Dear Parishioners,


“Come you whom my Father has blessed. Inherit the kingdom prepared for you…”


This Sunday we celebrate the feast that concludes and gathers together all the celebrations of this last liturgical year. All that we have passed through in this extraordinary year is now brought to Jesus Christ, our Universal King. If we remember as far back as last Advent, we began preparing to welcome once again the King of Kings into our midst as our Saviour and Redeemer. Little did we know of all that this year would hold in store! We have been rocked to the core and challenged to hold our nerve in so many ways. Quite possibly we may feel that we have not been able to do that and that fear and anxiety have at times been insurmountable. These times continue to challenge us and our future remains uncertain in so many ways. Yet as Christians we have been introduced to the majestic and glorious figure of Jesus Christ, who is the same yesterday, today and forever. Like all our ancestors in the faith we are called to traverse the terrain of our existence in this world with our eyes fixed on him and in faith and trust in his almighty sovereignty. Soon we will begin to prepare once again for the feast of the Incarnation of Jesus at Christmas. This will rejuvenate us in our faith and hope and strengthen our belief in God’s limitless love. Before then, let us rejoice this Sunday in celebrating the Lordship of Jesus in our lives and in our world. Especially during times of adversity and struggle, we are called as God’s innocent children to give our lives in love and service of the Gospel and to Jesus Christ, King of the Universe.

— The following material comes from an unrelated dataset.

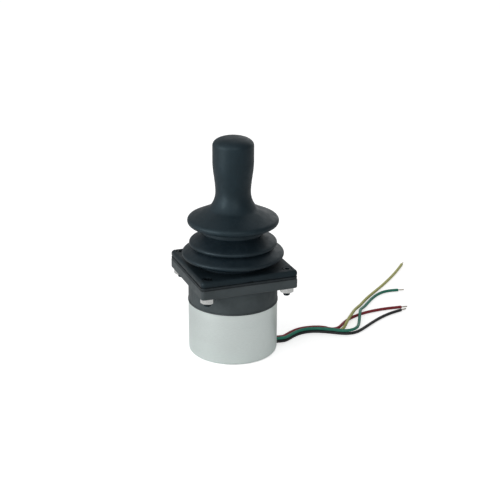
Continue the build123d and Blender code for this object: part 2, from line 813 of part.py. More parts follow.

To Jesus Christ, the Universal King

O Jesus Christ, we acknowledge you as universal King. All that has been made has been created for You. Exercise all Your rights over us. We renew our Baptismal Vows. We renounce Satan, his pomps and his works; we promise to live as a good Christians. And, in particular we pledge ourselves to labour, to the best of our ability, for the triumph of the rights of God and of Your Church. Divine Heart of Jesus, to You we offer our poor services, labouring that all hearts may acknowledge Your sacred kingship, and that thus the reign of Your peace be established throughout the whole universe. Amen.

God bless you, Fr Martin




Dear Parishioners,


“Well done my good and faithful servant.”


Saint Mother Teresa of Calcutta famously said “God doesn’t necessarily ask us to do extraordinary things but to do ordinary things with extraordinary love!” At present we are all faced with such large events playing out on the world’s stage and we could easily feel powerless in the face of them. We may feel frustrated at the current situation in our society which has brought such radical changes and restrictions. We may be tempted to fear the implications and results of these changes in the future at all levels of society; social, economic and religious. However, we find something very interesting when we look at our Lord’s life as he sowed the seeds of the universal Catholic Christian faith among us 2000 years ago. Apart from a few large gatherings Jesus largely worked very personally with people; we would say these days – one to one. Jesus didn’t publish books, write to influential world leaders or travel extensively outside his own region. Not that these pursuits are not valuable or fruitful in human life in themselves, but Jesus didn’t do any of them. What he did was use the gifts that were at his disposal as the Son of God in the very ordinary circumstances of his encounters with people every day. In this week’s Gospel Jesus tells a parable about three people using their talents in different ways. To the two men who wisely did what was within their power with the talents they received their master said “Well done my good and faithful servant”. The man who buried his talent was not given such an encouraging response. Christianity is a religion of love and so it is always lived out in the ordinary opportunities God gives us to love him and our neighbour every day. This does not preclude large initiatives and a global vision in what we might do, but it sees the value in humbly bringing the Gospel into our everyday lives. Each of us has been given the gift of life and the gift of our own personal individuality to be ‘Jesus’ and to see ‘Jesus’ among those God places us with. Let us pray for one another in these challenging times that we will find our peace and fulfilment in being God’s ‘good and faithful servants’, trusting in his almighty love and power.